As long as I live, Dimgba Igwe is going to be my co-author. His death doesn’t stop anything. It doesn’t stop us from being co-authors. It will look very strange to see only Mike Awoyinfa’s name on the book as the author. It’s not his plan to die when he did. We had this dream together. As long as I am alive, there is no book I will write that you won’t see Dimgba Igwe’s name on it, except it’s my own autobiography. Even if it is, I will still dedicate a page to him.

 

 

Who are you expecting at the book launch?
The launch will be taking place on September 15. We have invited President Muhammadu Buhari.

 

Why did we invite him? Even before he became the President, he came here on hearing about Dimgba Igwe’s death. I haven’t forgotten about that one. That’s one of the reasons I am so passionate about him; for a man like that to come down and say “Sorry”. When I made a speech that day, Buhari was touched; he was almost crying.

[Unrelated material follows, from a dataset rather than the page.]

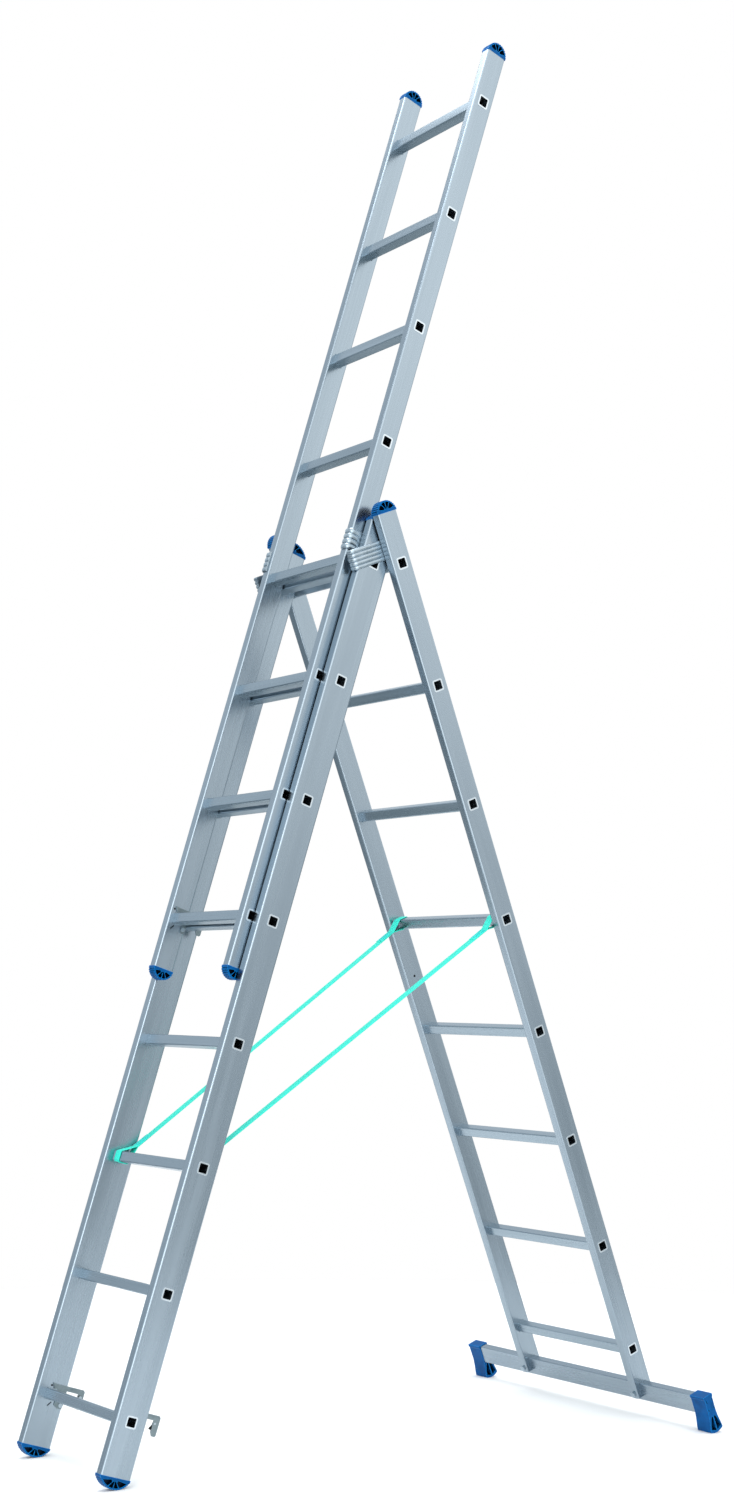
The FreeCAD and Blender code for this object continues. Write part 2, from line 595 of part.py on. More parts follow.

I told him, “Look, when you come into power, I hope you bring a change” to a situation whereby somebody would drive a car, kill somebody and vanish into thin air. We hear these days that CCTV (closed circuit television) will be installed everywhere. Nigeria should move forward to a civilised, sane country where people in emergency still have a chance of surviving and getting their lives back. It’s not when you are in trouble, you are left on your own. It’s insane for a man to have an accident and be moving all over the place looking for help and there is none. That’s not the Nigeria of our dreams.

 

Back to the book launch, we have invited Ahmed Bola Tinubu, Governor Shettima of Borno State and all other governors in Nigeria. Everybody who is a friend of Dimgba Igwe is expected to come.

 

Mike Adenuga is a big friend of his, and I am inviting him openly to attend (you know, he has a policy of not accepting invitation letters sent to his office); we are inviting Aliko Dangote, another close friend of Igwe; we are inviting Dele Fajemirokun – these three are people we have written about.